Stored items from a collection
#####

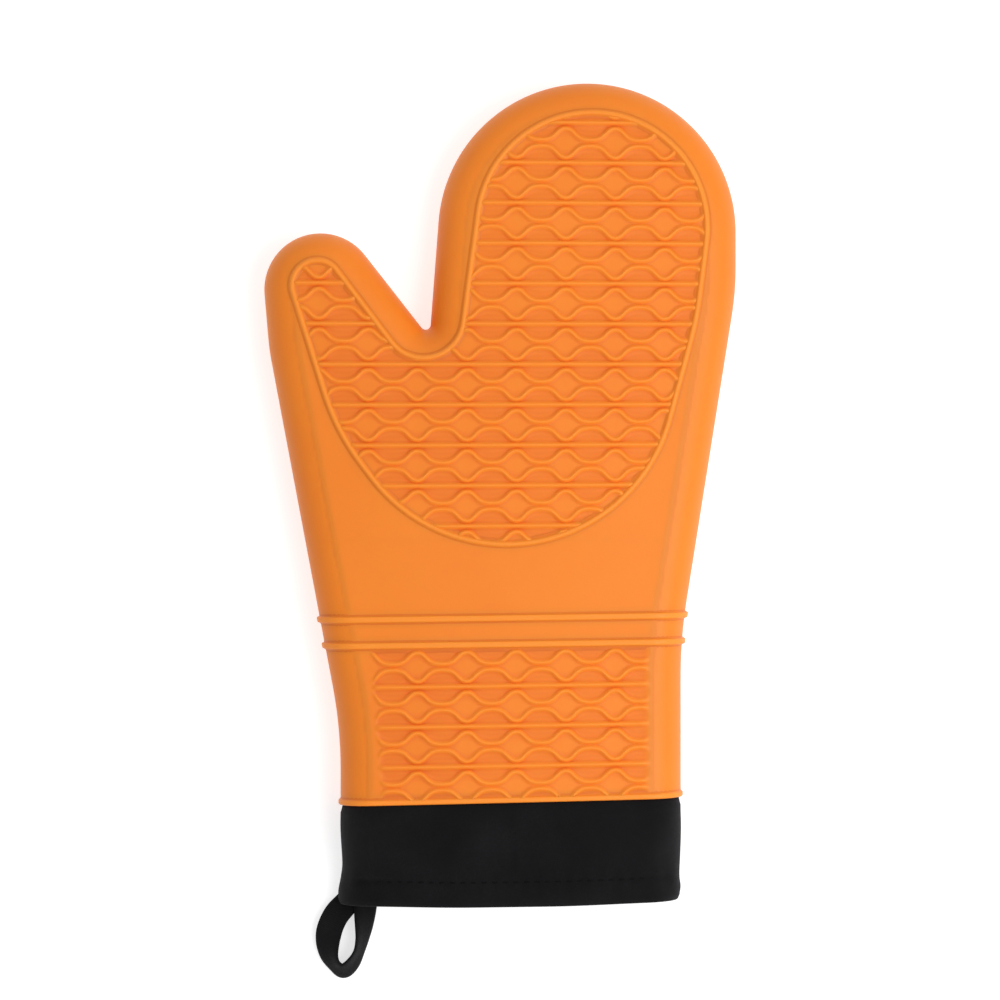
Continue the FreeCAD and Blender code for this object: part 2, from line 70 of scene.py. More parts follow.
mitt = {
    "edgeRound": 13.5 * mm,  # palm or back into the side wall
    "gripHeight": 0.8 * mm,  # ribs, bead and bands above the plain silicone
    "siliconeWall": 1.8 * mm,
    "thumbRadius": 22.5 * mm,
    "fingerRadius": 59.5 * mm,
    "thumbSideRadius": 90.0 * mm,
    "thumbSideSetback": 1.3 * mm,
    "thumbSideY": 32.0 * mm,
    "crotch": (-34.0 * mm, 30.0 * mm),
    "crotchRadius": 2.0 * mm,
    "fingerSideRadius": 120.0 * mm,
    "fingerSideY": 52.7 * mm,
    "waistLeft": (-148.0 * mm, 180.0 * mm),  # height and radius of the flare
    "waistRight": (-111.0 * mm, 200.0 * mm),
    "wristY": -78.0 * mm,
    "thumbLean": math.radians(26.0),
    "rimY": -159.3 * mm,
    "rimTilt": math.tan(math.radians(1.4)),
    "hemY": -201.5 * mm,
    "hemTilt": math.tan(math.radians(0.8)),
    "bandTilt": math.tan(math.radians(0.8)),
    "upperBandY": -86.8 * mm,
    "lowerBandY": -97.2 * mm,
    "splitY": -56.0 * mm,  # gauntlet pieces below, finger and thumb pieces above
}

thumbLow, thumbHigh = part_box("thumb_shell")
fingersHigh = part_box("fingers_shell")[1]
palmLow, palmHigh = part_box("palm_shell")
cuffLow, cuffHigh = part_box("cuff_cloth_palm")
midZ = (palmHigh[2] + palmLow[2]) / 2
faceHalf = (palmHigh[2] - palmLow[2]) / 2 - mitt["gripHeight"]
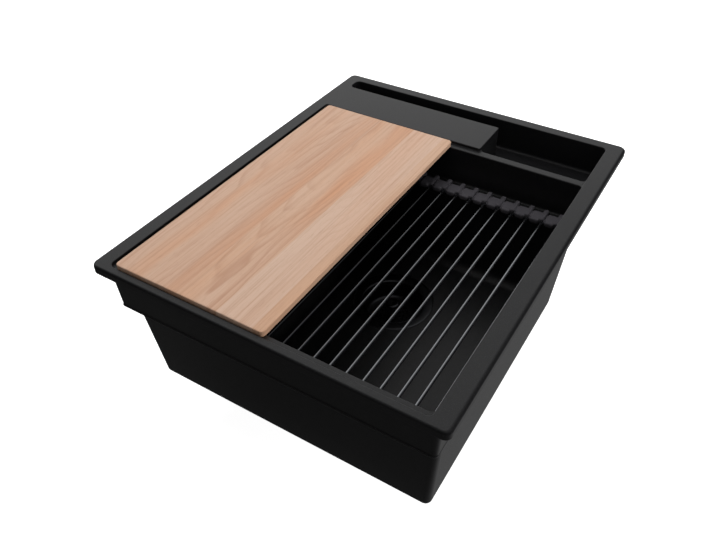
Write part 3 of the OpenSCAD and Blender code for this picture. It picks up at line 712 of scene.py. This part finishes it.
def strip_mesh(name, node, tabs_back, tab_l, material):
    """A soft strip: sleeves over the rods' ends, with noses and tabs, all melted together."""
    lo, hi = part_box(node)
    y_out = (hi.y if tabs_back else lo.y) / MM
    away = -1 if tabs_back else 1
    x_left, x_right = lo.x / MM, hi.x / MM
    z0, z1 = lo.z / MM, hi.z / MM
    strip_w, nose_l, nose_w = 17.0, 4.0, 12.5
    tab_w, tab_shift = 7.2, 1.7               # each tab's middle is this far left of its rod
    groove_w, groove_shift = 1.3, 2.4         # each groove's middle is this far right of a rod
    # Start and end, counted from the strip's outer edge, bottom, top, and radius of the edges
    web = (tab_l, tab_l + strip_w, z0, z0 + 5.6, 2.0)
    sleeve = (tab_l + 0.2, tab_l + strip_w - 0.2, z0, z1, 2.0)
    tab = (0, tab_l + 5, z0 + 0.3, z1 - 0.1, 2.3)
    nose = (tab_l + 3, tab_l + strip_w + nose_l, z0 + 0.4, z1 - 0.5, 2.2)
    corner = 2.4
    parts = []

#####

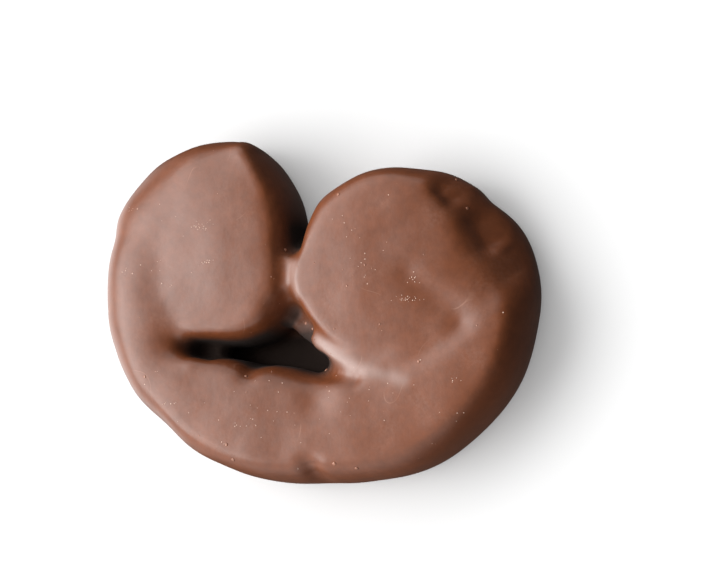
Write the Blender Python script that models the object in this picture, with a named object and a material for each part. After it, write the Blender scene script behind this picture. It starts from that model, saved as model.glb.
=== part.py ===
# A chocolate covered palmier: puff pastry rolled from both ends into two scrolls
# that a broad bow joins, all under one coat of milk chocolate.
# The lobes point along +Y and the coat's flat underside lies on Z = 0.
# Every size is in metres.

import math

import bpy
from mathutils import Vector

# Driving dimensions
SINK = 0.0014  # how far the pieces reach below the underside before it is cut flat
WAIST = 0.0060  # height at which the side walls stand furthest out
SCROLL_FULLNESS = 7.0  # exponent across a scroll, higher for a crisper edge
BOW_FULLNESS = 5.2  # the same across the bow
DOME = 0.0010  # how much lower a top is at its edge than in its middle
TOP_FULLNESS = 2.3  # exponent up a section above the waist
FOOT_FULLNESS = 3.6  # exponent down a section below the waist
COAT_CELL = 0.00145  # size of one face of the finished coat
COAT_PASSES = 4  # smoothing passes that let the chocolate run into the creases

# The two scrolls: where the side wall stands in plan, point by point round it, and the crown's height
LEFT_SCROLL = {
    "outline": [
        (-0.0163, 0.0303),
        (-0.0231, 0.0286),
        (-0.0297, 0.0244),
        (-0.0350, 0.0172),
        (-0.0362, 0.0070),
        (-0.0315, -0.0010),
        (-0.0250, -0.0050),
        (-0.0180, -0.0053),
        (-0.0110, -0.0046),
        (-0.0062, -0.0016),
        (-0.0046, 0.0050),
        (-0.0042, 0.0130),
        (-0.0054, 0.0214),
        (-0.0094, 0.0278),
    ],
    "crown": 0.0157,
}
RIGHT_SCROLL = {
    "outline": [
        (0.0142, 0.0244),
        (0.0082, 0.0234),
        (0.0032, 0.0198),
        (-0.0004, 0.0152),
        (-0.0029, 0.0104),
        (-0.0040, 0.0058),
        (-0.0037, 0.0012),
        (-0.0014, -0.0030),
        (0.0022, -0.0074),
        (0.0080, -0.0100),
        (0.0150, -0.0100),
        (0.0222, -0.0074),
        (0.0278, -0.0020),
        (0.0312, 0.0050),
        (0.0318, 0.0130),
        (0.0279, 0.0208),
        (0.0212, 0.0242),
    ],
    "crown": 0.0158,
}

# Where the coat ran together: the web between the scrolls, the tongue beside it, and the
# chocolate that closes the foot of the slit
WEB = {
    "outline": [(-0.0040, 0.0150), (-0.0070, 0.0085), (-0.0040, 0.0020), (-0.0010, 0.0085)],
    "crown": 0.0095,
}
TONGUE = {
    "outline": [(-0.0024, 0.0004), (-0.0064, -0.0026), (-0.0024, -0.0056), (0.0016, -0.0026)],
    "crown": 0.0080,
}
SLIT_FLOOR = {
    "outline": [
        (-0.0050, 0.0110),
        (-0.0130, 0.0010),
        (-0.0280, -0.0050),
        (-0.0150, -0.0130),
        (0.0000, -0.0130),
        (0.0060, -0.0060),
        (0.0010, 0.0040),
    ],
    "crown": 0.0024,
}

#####

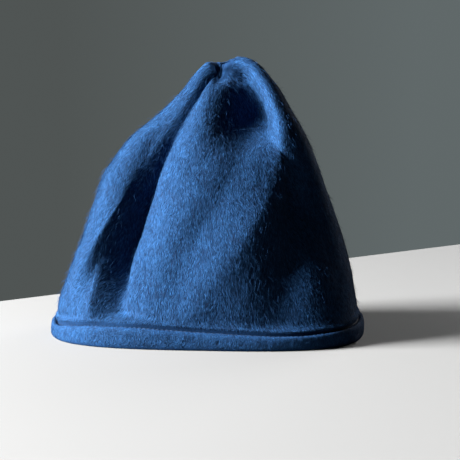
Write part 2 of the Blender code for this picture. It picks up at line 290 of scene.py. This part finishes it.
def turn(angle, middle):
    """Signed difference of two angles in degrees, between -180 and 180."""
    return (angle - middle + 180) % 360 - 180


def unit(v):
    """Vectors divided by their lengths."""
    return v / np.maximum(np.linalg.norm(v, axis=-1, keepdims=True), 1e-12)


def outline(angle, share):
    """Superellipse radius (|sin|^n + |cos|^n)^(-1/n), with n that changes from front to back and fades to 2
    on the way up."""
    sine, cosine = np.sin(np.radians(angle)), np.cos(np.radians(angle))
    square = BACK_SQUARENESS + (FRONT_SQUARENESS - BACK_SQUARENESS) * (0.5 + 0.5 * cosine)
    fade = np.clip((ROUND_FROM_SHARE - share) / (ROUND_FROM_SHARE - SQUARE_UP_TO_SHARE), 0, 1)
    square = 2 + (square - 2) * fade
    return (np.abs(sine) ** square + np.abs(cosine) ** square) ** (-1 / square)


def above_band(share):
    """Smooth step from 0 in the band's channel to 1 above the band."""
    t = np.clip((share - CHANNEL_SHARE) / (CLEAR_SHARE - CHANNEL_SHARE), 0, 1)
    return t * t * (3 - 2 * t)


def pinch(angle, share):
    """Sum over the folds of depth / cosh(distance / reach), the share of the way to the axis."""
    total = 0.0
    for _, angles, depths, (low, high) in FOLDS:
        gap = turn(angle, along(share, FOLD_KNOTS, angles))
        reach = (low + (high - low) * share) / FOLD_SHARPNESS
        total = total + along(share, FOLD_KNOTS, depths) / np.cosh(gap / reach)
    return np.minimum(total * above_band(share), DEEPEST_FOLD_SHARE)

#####

- _Problem details_: Extract the lines from the line with "Write the Blender Python" through the line with "COAT_PASSES = 4". Keep both of those lines, copy everything exactly, and add nothing.

- _Solution_:
Write the Blender Python script that models the object in this picture, with a named object and a material for each part. After it, write the Blender scene script behind this picture. It starts from that model, saved as model.glb.
=== part.py ===
# A chocolate covered palmier: puff pastry rolled from both ends into two scrolls
# that a broad bow joins, all under one coat of milk chocolate.
# The lobes point along +Y and the coat's flat underside lies on Z = 0.
# Every size is in metres.

import math

import bpy
from mathutils import Vector

# Driving dimensions
SINK = 0.0014  # how far the pieces reach below the underside before it is cut flat
WAIST = 0.0060  # height at which the side walls stand furthest out
SCROLL_FULLNESS = 7.0  # exponent across a scroll, higher for a crisper edge
BOW_FULLNESS = 5.2  # the same across the bow
DOME = 0.0010  # how much lower a top is at its edge than in its middle
TOP_FULLNESS = 2.3  # exponent up a section above the waist
FOOT_FULLNESS = 3.6  # exponent down a section below the waist
COAT_CELL = 0.00145  # size of one face of the finished coat
COAT_PASSES = 4  # smoothing passes that let the chocolate run into the creases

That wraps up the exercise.